It's been ages since I've done trailing arm bushings. I need to do the ones in my 245. I built the tool back in 2001 and found it in my garage last night and was reminescing on how awesome it was to find the plans online to create such a great press tool.

I did three cars in the summer time, so that may affect things since it was done at room temperature.

Since 2001 I've learned a thing or two about press fit parts and can offer this advice:

The night before the TAB procedure, spray the old TAB with PB Blaster, diesel fuel, liquid wrench, or your penetrant of choice.

Don't skimp on the big bolt that goes through it. I went to a machine supply store to purchase a fine pitch, grade 8 bolt. Just to see what happened, we tried a grade 5 bolt from Home Depot and it snapped the head right off.

We actually bent a trailing arm (well, collapsed) by using the tool. It is powerful enough to do damage if the bearing is really stuck in there. So definitely don't skimp on your penetrant usage. This was on a crusty 242 GT. It's important to make sure the spacer piece is wide enough to keep the trailing arm from pulling in on itself. If you're hyper paranoid, a 2nd spacer piece might be nice for the other side.

Once the TAB pops free from one side, it pulls out by hand, like everyone said.

The new TAB should use a layer of grease rubbed around the exterior to aid in installation.
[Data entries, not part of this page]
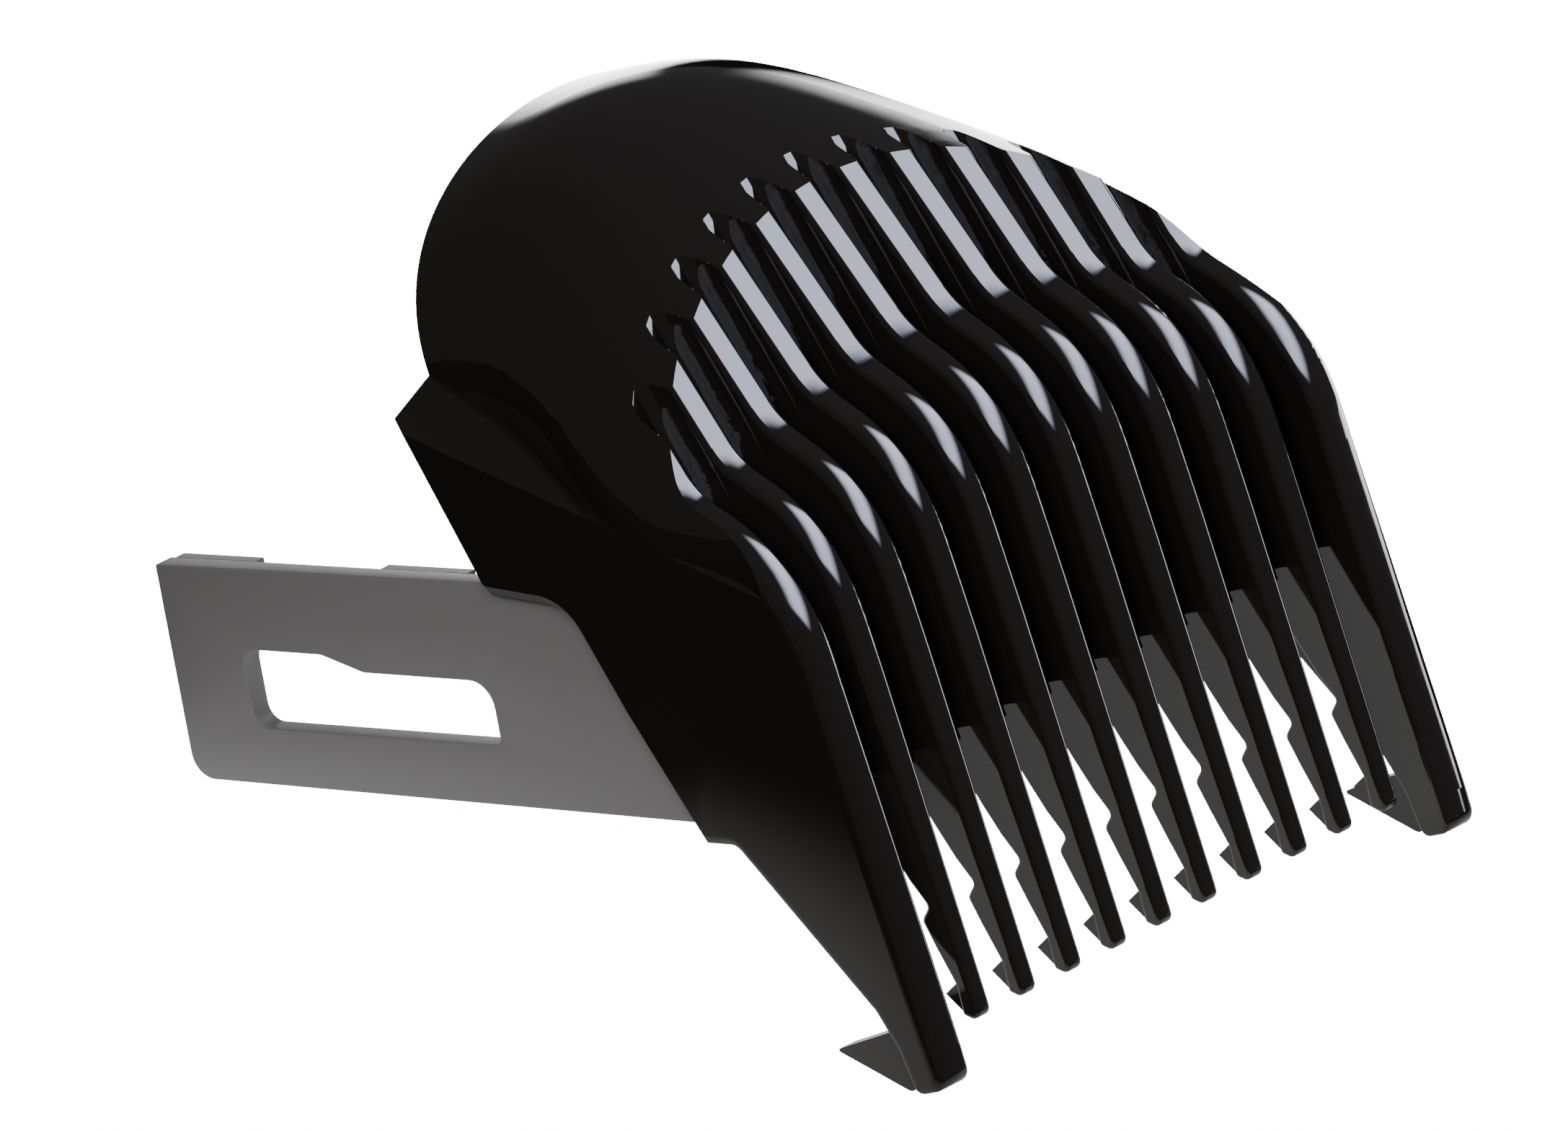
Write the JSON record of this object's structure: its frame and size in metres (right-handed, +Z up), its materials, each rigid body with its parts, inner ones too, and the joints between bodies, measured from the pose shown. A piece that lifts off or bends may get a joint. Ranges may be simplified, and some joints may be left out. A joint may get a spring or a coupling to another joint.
{
  "type": "hair clipper guide comb",
  "caption": "Clip-on guide comb for a hair clipper: a domed hood with a row of curved teeth and two springy side arms that snap onto the clipper.",
  "frame": {"origin": "middle of the bounding box, at the table the comb stands on", "axes": "X across the comb, teeth towards -Y, arms towards +Y, +Z up; it stands on the hooks behind its end teeth and on the lower rear corners of its arms"},
  "size_m": [0.0476, 0.0598, 0.0402],
  "materials": {
    "hood_plastic": "high gloss near-black moulded ABS",
    "arm_plastic": "fine spark-textured dark grey ABS"
  },
  "bodies": {
    "hood": {"arm_root_left": "hood_plastic", "arm_root_right": "hood_plastic", "cheek_left": "hood_plastic", "cheek_right": "hood_plastic", "hood_shell": "hood_plastic", "hook_left": "hood_plastic", "hook_right": "hood_plastic", "tooth_01": "hood_plastic", "tooth_02": "hood_plastic", "tooth_03": "hood_plastic", "tooth_04": "hood_plastic", "tooth_05": "hood_plastic", "tooth_06": "hood_plastic", "tooth_07": "hood_plastic", "tooth_08": "hood_plastic", "tooth_09": "hood_plastic", "tooth_10": "hood_plastic"},
    "left_arm": {"arm_left": "arm_plastic", "arm_catch_left": "arm_plastic", "arm_guide_left": "arm_plastic"},
    "right_arm": {"arm_right": "arm_plastic", "arm_catch_right": "arm_plastic", "arm_guide_right": "arm_plastic"}
  },
  "joints": [
    {"name": "left_arm_flex", "type": "hinge", "parent": "hood", "child": "left_arm", "pos_m": [-0.0219, -0.00725, 0.00976], "axis": [0, 0.6872, 0.7265], "range_deg": [0, 3], "stiffness_Nm_per_rad": 1.2},
    {"name": "right_arm_flex", "type": "hinge", "parent": "hood", "child": "right_arm", "pos_m": [0.0219, -0.00725, 0.00976], "axis": [0, -0.6872, -0.7265], "range_deg": [0, 3], "stiffness_Nm_per_rad": 1.2}
  ]
}
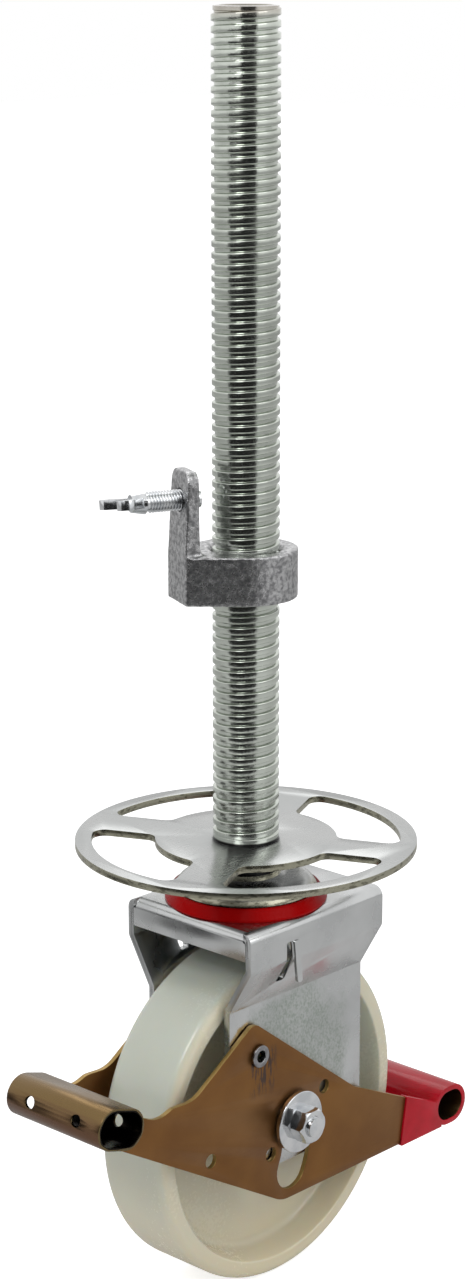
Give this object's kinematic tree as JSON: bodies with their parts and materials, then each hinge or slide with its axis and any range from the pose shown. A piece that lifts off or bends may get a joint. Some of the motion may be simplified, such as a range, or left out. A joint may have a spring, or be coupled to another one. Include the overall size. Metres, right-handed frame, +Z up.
{
  "type": "scaffold castor",
  "caption": "Scaffold castor with a threaded jack spindle, hand disc, collar nut, swivelling sheet fork, load-centring foot brake and nylon wheel.",
  "frame": {"origin": "centre of the spindle's top end, on the swivel axis", "axes": "+Z up along the spindle, +X the rolling direction towards the red pedal of the brake, Y along the wheel's axle"},
  "size_m": [0.3186, 0.197, 0.735],
  "materials": {
    "zinc_thread": "bright zinc plated, rolled thread",
    "zinc_sheet": "bright zinc plated sheet with faint mottling",
    "plain_steel": "machined steel",
    "ball_steel": "polished",
    "red_plastic": "glossy dipped coat",
    "bronze_passivated": "brown passivated sheet with golden edges",
    "gold_passivated": "iridescent yellow passivated",
    "bright_zinc": "bright zinc",
    "cage_plastic": "moulded",
    "ivory_nylon": "satin moulded nylon",
    "cast_zinc": "galvanised rough casting"
  },
  "bodies": {
    "spindle": {"spindle": "zinc_thread", "hand_disc": "zinc_sheet", "swivel_cap": "zinc_sheet", "kingpin": "plain_steel", "kingpin_nut": "plain_steel", "lower_cup": "zinc_sheet"},
    "fork": {"seal_ring": "red_plastic", "upper_balls": "ball_steel", "lower_balls": "ball_steel", "fork": "zinc_sheet", "brake_bridge": "zinc_sheet", "brake_pad": "plain_steel", "pivot_rivet_front": "bronze_passivated", "pivot_rivet_back": "bronze_passivated"},
    "rocker": {"rocker_plate_front": "bronze_passivated", "rocker_plate_back": "bronze_passivated", "handle_tube": "gold_passivated", "pedal_tube": "gold_passivated", "pedal_cover": "red_plastic"},
    "axle": {"axle_bolt": "bright_zinc", "axle_nut": "bright_zinc", "washer_front": "bright_zinc", "washer_back": "bright_zinc", "guide_bush_front": "plain_steel", "guide_bush_back": "plain_steel", "bearing_sleeve": "plain_steel"},
    "wheel": {"wheel": "ivory_nylon", "roller_cage": "cage_plastic", "rollers": "ball_steel"},
    "collar": {"collar_nut": "cast_zinc"},
    "wing_screw": {"wing_screw": "bright_zinc"}
  },
  "joints": [
    {"name": "swivel", "type": "hinge", "parent": "spindle", "child": "fork", "pos_m": [0, 0, -0.504], "axis": [0, 0, 1], "continuous": true},
    {"name": "brake_rocker", "type": "hinge", "parent": "fork", "child": "rocker", "pos_m": [-0.02745, 0, -0.5852], "axis": [0, -1, 0], "range_deg": [0, 34.3]},
    {"name": "axle_shift", "type": "slide", "parent": "fork", "child": "axle", "axis": [1, 0, 0], "range_m": [0, 0.0363]},
    {"name": "wheel_spin", "type": "hinge", "parent": "axle", "child": "wheel", "pos_m": [0.00405, 0, -0.635], "axis": [0, 1, 0], "continuous": true},
    {"name": "collar_height", "type": "slide", "parent": "spindle", "child": "collar", "axis": [0, 0, 1], "range_m": [-0.13, 0.25]},
    {"name": "wing_clamp", "type": "slide", "parent": "collar", "child": "wing_screw", "axis": [-0.9114, 0.4115, 0], "range_m": [-0.009, 0.012]}
  ],
  "couplings": [
    {"joint": "axle_shift", "follows": "brake_rocker", "m_per_rad": 0.060636}
  ]
}
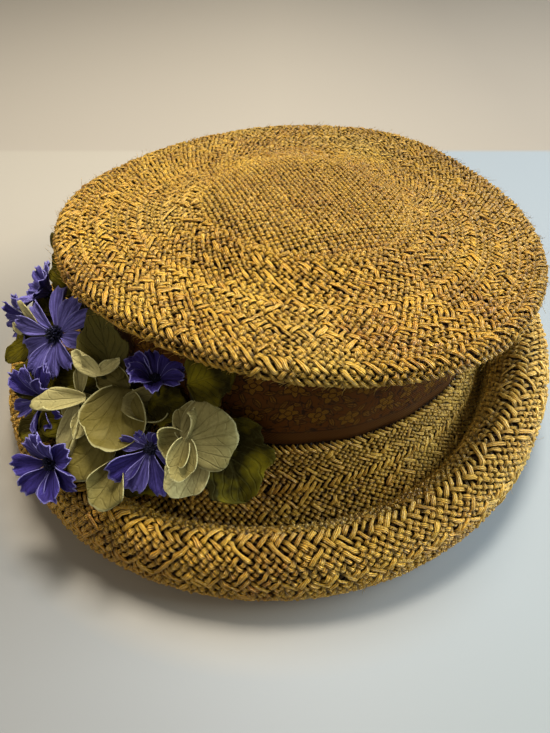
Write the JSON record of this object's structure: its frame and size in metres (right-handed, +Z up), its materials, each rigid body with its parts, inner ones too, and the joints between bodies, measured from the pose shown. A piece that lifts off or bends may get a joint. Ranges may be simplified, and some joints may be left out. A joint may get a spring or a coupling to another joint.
{
  "type": "straw hat",
  "caption": "Woven straw hat with a plate-like crown tip, low crown wall, rolled brim, floral ribbon band and a spray of cloth flowers and leaves",
  "frame": {"origin": "on the surface the hem rests on, under the middle of the hat's box", "axes": "+Z up through the crown, -Y the front, -X the side with the flowers"},
  "size_m": [0.266, 0.268, 0.1032],
  "materials": {
    "straw_tip": "woven natural straw, satin",
    "straw_wall": "woven natural straw, satin",
    "straw_brim": "woven natural straw, satin",
    "brocade": "thin floral brocade ribbon, slight sheen",
    "stem": "bound cloth-covered stems, matte",
    "blue_cloth": "dyed cloth petals, matte",
    "pale_cloth": "pale green cloth petals, matte",
    "velvet": "dark olive velvet"
  },
  "bodies": {
    "root": {"crown_tip": "straw_tip", "crown_wall": "straw_wall", "brim_slope": "straw_brim", "brim_rise": "straw_brim", "brim_roll": "straw_brim", "brocade_band": "brocade", "flower_stems": "stem", "blue_flower_1": "blue_cloth", "blue_flower_2": "blue_cloth", "blue_flower_3": "blue_cloth", "blue_flower_4": "blue_cloth", "blue_flower_5": "blue_cloth", "blue_flower_6": "blue_cloth", "blue_flower_7": "blue_cloth", "pale_flower_1": "pale_cloth", "pale_flower_2": "pale_cloth", "pale_flower_3": "pale_cloth", "pale_flower_4": "pale_cloth", "velvet_leaf_1": "velvet", "velvet_leaf_2": "velvet", "velvet_leaf_3": "velvet", "velvet_leaf_4": "velvet"}
  },
  "joints": []
}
Now that it's winter time in Iowa, I plan on using cold and hot to help me. The trailing arm will be heated with a propane torch and the new TAB will be flash frozen with a can of compressed air held upside down. This is a trick I use to install main bearings into Vespa scooter engines. The heated trailing arm and the chilled TAB will perhaps even tap in with a mallet due to the extreme temperature differences.

Once you've used the tool successfully it is a pretty simple procedure. It's sad to hear that people have loaned the tool and had it stolen by others. It took a great deal of effort for us to make ours. Drilling holes through pipe caps and then grinding and grinding that threaded cap to the perfect size took forever. Definitely only send it to someone trustworthy.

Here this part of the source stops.